A expressão “pois este é carne” reflete a condição frágil, limitada e vulnerável do ser humano. Na Bíblia, o termo “carne” é muitas vezes associado à fraqueza moral e à propensão ao pecado. Em Romanos 8:6-8, o apóstolo Paulo descreve a “carne” como algo que se opõe ao Espírito de Deus, indicando que a natureza humana, quando corrompida, se torna incapaz de seguir a vontade divina sem intervenção divina. Dessa forma, Gênesis 6:3 parece apontar para essa realidade de fraqueza e limitação humana, destacando que, embora Deus tenha criado o homem à Sua imagem, a corrupção causada pelo pecado tornou essa relação insustentável sem um verdadeiro arrependimento e restauração.
O Límite de 120 Anos: Idade ou Período até o Dilúvio?
Há duas principais interpretações acerca da afirmação de que o ser humano viverá “cento e vinte anos”. Uma interpretação comum é que Deus teria limitado o tempo de vida dos homens a essa faixa etária, uma vez que, antes disso, alguns dos patriarcas viviam centenas de anos. Esse limite de 120 anos marcaria uma nova era, onde a expectativa de vida seria reduzida, como uma resposta ao aumento do pecado e da corrupção moral.

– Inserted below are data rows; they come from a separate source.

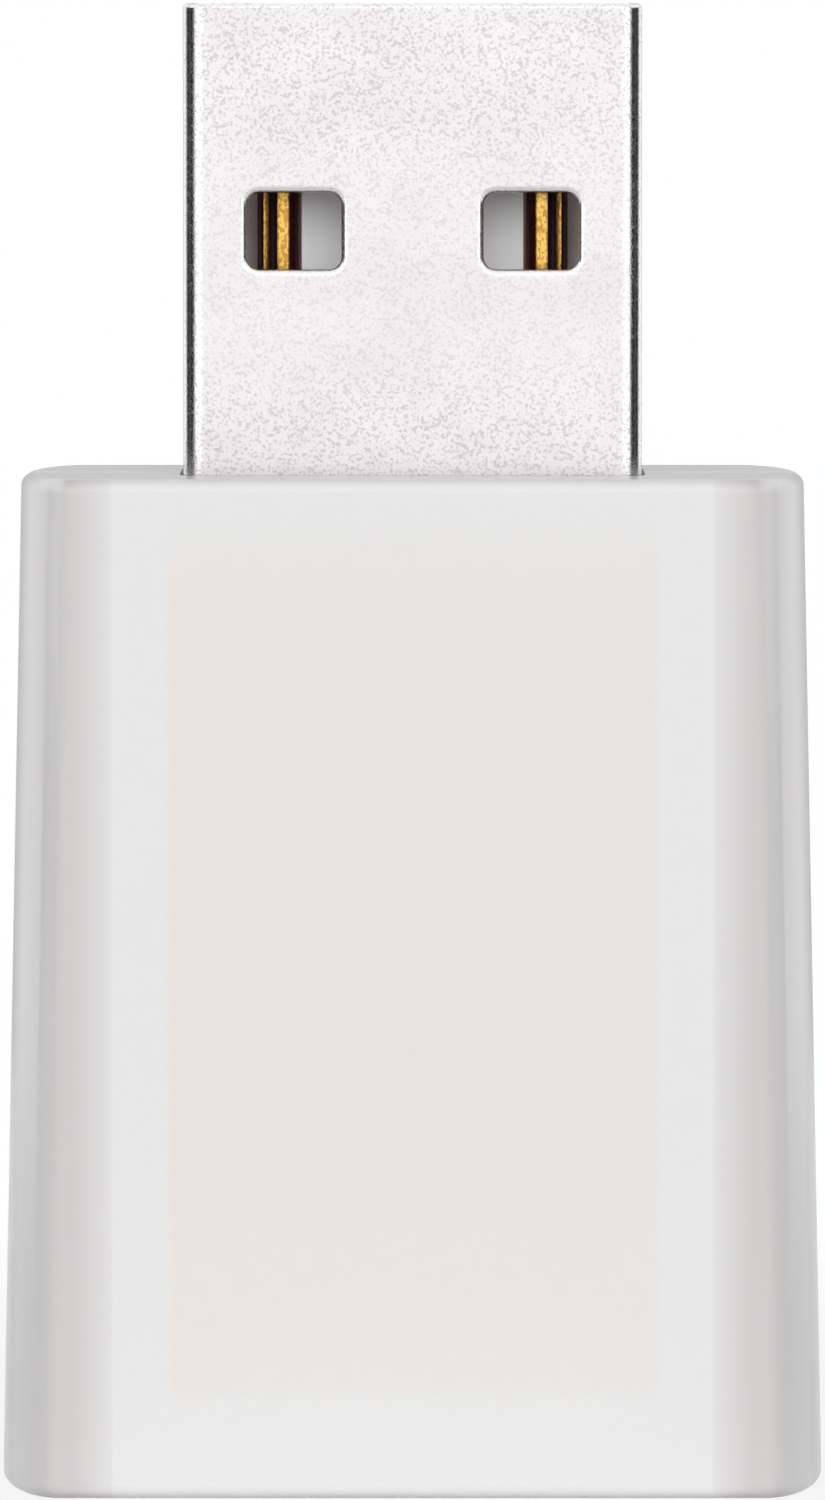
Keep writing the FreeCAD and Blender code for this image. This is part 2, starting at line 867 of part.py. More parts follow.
def plug_solder():
    """The joints of the two legs, and a fillet at each contact's toe."""
    joints = both_sides(leg_solder())
    for offset, top in contact_places().values():
        left = offset - contact_width / 2
        corners = [
            point(left, board_front, tail_bottom),
            point(left, board_front, tail_bottom - toe_solder_reach),
            point(left, board_front - contact_thickness, tail_bottom),
        ]
        joints.append(wedge(corners, point(contact_width, 0, 0)))
    return Part.makeCompound(joints)


# Every piece by name

def pieces():
    named = {
        "front_cover": front_cover(),
        "rear_cover": rear_cover(),
        "plug_shell": plug_shell(),
        "plug_insulator": plug_insulator(),
        "main_board": main_board(),
        "module_board": module_board(),
        "radio_chip": radio_chip(),
        "crystal": crystal(),
        "module_capacitors": module_capacitors(),
        "antenna_inductor": antenna_inductor(),
        "antenna_trace": antenna_trace(),
        "shield_can": shield_can(),
        "module_solder": module_solder(),
        "plug_solder": plug_solder(),
    }
    for name, (offset, top) in contact_places().items():
        named[name] = contact(offset, top)
    named.update(power_row())
    return named


os.makedirs("parts", exist_ok=True)
for name, shape in pieces().items():
    shape.exportStep(f"parts/{name}.step")
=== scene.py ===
import json
import math

import bmesh
import bpy
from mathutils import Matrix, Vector


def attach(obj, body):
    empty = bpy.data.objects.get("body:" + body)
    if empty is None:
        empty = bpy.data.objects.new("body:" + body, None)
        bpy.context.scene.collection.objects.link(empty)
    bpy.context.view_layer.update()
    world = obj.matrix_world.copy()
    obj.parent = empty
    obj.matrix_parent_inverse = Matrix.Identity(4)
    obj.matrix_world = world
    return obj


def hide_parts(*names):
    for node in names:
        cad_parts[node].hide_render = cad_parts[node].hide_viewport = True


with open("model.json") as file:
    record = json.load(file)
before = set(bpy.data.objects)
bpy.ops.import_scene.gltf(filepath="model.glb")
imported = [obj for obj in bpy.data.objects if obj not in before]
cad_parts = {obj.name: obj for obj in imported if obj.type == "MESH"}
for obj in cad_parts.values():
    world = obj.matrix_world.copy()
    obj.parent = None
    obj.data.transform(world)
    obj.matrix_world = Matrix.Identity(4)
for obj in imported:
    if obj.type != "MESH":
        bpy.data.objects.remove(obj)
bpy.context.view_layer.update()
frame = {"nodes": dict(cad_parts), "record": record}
nodes = frame["nodes"]
print("frame loaded,", len(nodes), "nodes")

mm = 0.001


# Node helpers

def addNode(tree, kind, sockets=None, **settings):
    node = tree.nodes.new(kind)
    for name, value in settings.items():
        setattr(node, name, value)
    for name, value in (sockets or {}).items():
        if isinstance(value, bpy.types.NodeSocket):
            tree.links.new(value, node.inputs[name])
        else:
            node.inputs[name].default_value = value
    return node


def maths(tree, operation, first, second=0.0, third=0.0):
    return addNode(tree, "ShaderNodeMath", {0: first, 1: second, 2: third}, operation=operation).outputs[0]


def multiply(tree, first, *others):
    for other in others:
        first = maths(tree, "MULTIPLY", first, other)
    return first


def highest(tree, first, *others):
    for other in others:
        first = maths(tree, "MAXIMUM", first, other)
    return first


def absolute(tree, value):
    return maths(tree, "ABSOLUTE", value)


def fitRange(tree, value, low, high, newLow=0.0, newHigh=1.0, curve="SMOOTHSTEP"):
    sockets = {"Value": value, "From Min": low, "From Max": high, "To Min": newLow, "To Max": newHigh}
    return addNode(tree, "ShaderNodeMapRange", sockets, interpolation_type=curve).outputs["Result"]


def mixColour(tree, factor, first, second):
    node = addNode(tree, "ShaderNodeMix", data_type="RGBA")
    for index, value in ((0, factor), (6, first), (7, second)):
        if isinstance(value, bpy.types.NodeSocket):
            tree.links.new(value, node.inputs[index])
        else:
            node.inputs[index].default_value = value if index == 0 else (*value, 1.0)
    return node.outputs[2]


def mixValue(tree, factor, first, second):
    return addNode(tree, "ShaderNodeMix", {0: factor, 2: first, 3: second}, data_type="FLOAT").outputs[0]


def noise(tree, place, scale, **sockets):
    return addNode(tree, "ShaderNodeTexNoise", {"Vector": place, "Scale": scale, **sockets}).outputs["Fac"]


def objectPlace(tree):
    return addNode(tree, "ShaderNodeTexCoord").outputs["Object"]


def millimetres(tree, axis):
    place = addNode(tree, "ShaderNodeSeparateXYZ", {0: objectPlace(tree)}).outputs[axis]
    return maths(tree, "DIVIDE", place, mm)


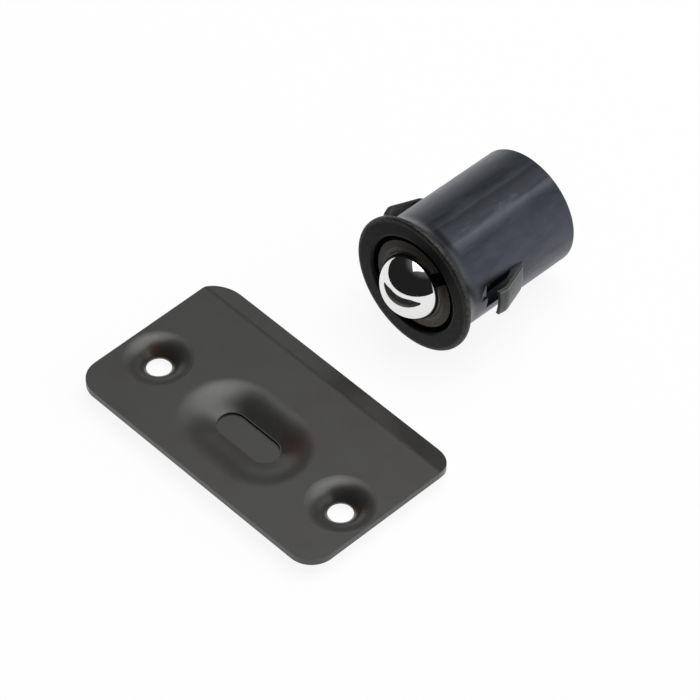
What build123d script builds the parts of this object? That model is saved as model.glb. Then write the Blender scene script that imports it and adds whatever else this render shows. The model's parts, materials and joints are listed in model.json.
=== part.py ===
"""Ball catch: a drive-in spring ball barrel and its strike plate, in millimetres, +Z up."""
import os
from math import acos, atan2, cos, degrees, hypot, pi, radians, sin, sqrt, tan
from build123d import *

# Strike plate: pressed sheet; its own frame has the screw holes on X and the top face at z = 0
plate_length = 57.15
plate_t = 1.30
near_edge = 13.0
bend_y = 16.6
lip_length = 4.1
lip_angle = 20.0
bend_r = 1.0
near_corner_r = 4.6
far_corner_r = 4.7

# Dish that takes the ball, with its flat-bottomed pocket
pocket_length = 13.0
pocket_width = 5.2
pocket_depth = 2.38
pocket_step = 0.42
pocket_ledge = 0.15
pocket_wall = 0.75
foot_round = 0.4
dish_length = 26.0
dish_width = 17.6
dish_shift_y = -0.6
dish_offset = 0.5
# Dish profile from its top edge to the ledge: share of the depth, share of the way inward
dish_profile = ((0, 0), (0.02, 0.12), (0.10, 0.28), (0.30, 0.50), (0.56, 0.70), (0.80, 0.86), (1, 1))

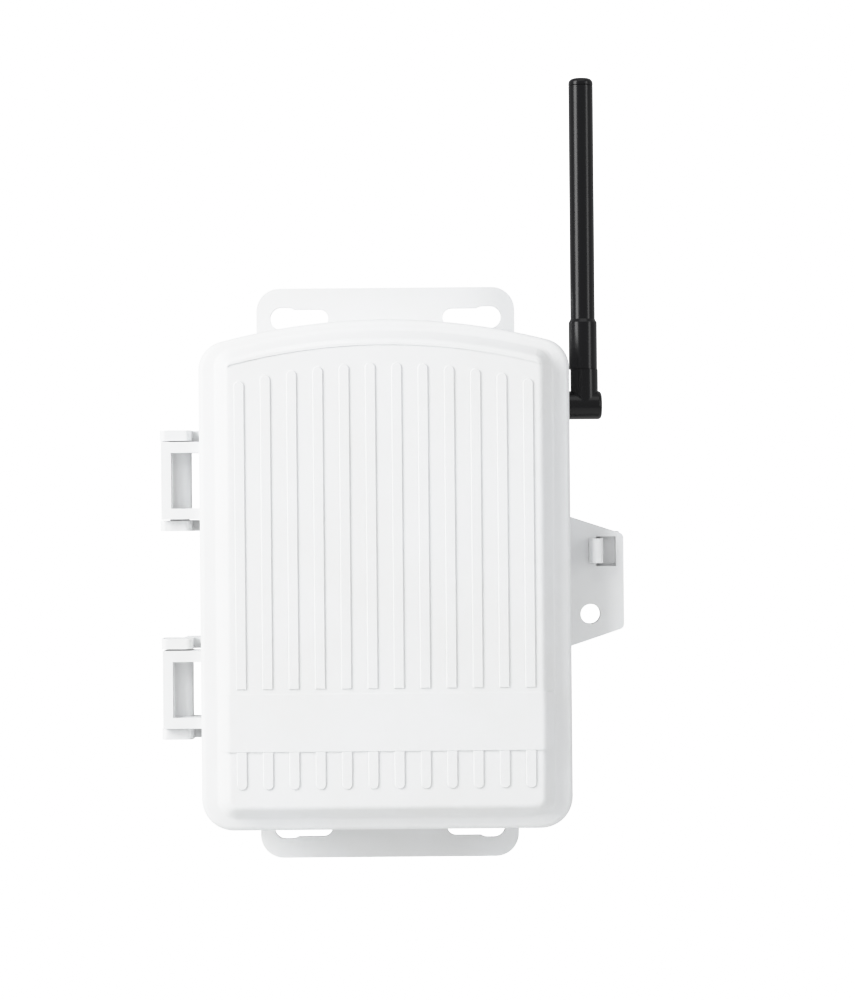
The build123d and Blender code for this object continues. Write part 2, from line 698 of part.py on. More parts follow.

Outra interpretação sugere que Deus estava declarando um prazo de 120 anos antes do juízo do dilúvio. Segundo essa visão, a declaração de Gênesis 6:3 indicaria o tempo de tolerância que Deus concederia antes de agir com o dilúvio. O apóstolo Pedro também menciona que “Deus esperava pacientemente nos dias de Noé, enquanto a arca era construída” (1 Pedro 3:20), o que corrobora a ideia de que houve um período de advertência e oportunidade para arrependimento.
Reflexões e Aplicações
Esse versículo apresenta lições profundas sobre a natureza de Deus e da humanidade:
1. A Santidade e a Paciência de Deus: Gênesis 6:3 reflete a paciência de Deus, mas também Sua justiça. Deus é misericordioso e está disposto a esperar pelo arrependimento, mas Sua paciência tem limites. Como vemos em 2 Pedro 3:9, “O Senhor não demora em cumprir a sua promessa, como julgam alguns. Pelo contrário, ele é paciente com vocês, não querendo que ninguém pereça, mas que todos cheguem ao arrependimento.” Esse texto complementa o conceito de que a paciência de Deus visa a salvação, mas o juízo é inevitável quando o arrependimento não ocorre.
2. A Condição Humana e a Necessidade de Dependência de Deus: A declaração “este é carne” nos lembra de nossa fragilidade e da nossa tendência ao erro. O ser humano, sem a influência e a direção do Espírito de Deus, tende a buscar o próprio caminho, resultando em afastamento e destruição. A vida cristã é um chamado para viver em dependência contínua de Deus e do Seu Espírito, reconhecendo nossas limitações e buscando a transformação que só Ele pode conceder.
3. A Urgência do Arrependimento: O período de 120 anos antes do dilúvio representa a paciência divina, mas também enfatiza a urgência do arrependimento. Deus sempre oferece um tempo para que as pessoas reconsiderem suas vidas e voltem a Ele, mas esse tempo é limitado. Jesus mesmo adverte para que vivamos atentos, pois “assim como foi nos dias de Noé, também será a vinda do Filho do Homem” (Mateus 24:37). Assim, somos chamados a viver com a consciência de que o tempo de graça é uma oportunidade valiosa que não deve ser desperdiçada.
Conclusão
O versículo de Gênesis 6:3 oferece um poderoso lembrete sobre a justiça e a misericórdia de Deus, bem como sobre a fragilidade e a limitação humanas. Ele nos desafia a refletir sobre o tempo que Deus nos concede e sobre a responsabilidade que temos de buscar a santidade e o arrependimento. Ao mesmo tempo, a passagem aponta para a necessidade de viver em alinhamento com o Espírito, fugindo da autossuficiência e abraçando a dependência de Deus.
A aplicação prática para a vida do cristão envolve viver cada dia como uma oportunidade de agradar a Deus e honrar a vida que Ele concede. Em tempos de crescente corrupção e afastamento dos valores bíblicos, a mensagem de Gênesis 6:3 se torna ainda mais relevante, nos encorajando a viver em vigilância e a buscar o arrependimento verdadeiro, sabendo que o tempo de Deus é precioso e Sua paciência, embora grandiosa, tem limites.